From The JULY 2026 Issue
The Summer City
Uluwatu has no centre. That is why it works.

The first mistake is to look for the centre. Uluwatu does not have one in the way a city is supposed to have one. It has no gracious plaza where the visitor can pretend to understand the place by standing still. It has roads that narrow without apology, cliffs that make distance theatrical, villas hidden behind walls, warungs at the edge of dust, and the daily migration toward sunset.
And yet by July it behaves unmistakably like a city. Not the civic kind, with monuments and offices, but the seasonal kind: a temporary settlement of habits, money, appetite, weather and display. People arrive with the expectation of escape and quickly learn the local grammar of movement. Morning belongs to surf. Noon belongs to shade. Late afternoon belongs to the road. Evening belongs to the table, the cliff, the phone camera lifted toward an orange horizon.
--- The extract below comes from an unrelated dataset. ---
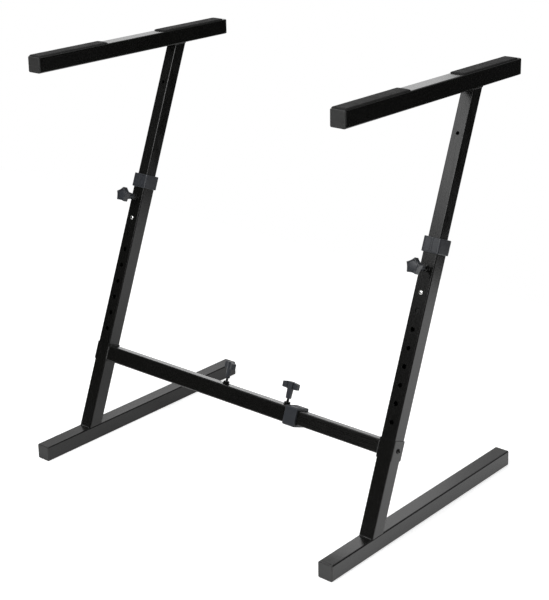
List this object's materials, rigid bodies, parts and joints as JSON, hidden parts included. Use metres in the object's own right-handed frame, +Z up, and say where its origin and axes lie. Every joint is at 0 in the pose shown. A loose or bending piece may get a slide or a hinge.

The southern edge of Bali has learned to turn inconvenience into atmosphere. The fact that everything is slightly far from everything else is not treated as a flaw; it is part of the value. A villa feels private because reaching it requires commitment. A beach club feels earned because the descent is physical. A dinner reservation becomes an event because the road to it is uncertain.
This issue begins there, with the idea that Uluwatu’s summer luxury is not simply view, pool, or villa. It is control over sequence. Who owns the morning? Who owns the shade? Who owns the last hour of light? The answers make a city, even here at land’s end.
“A summer city does not require a square. It requires a rhythm.”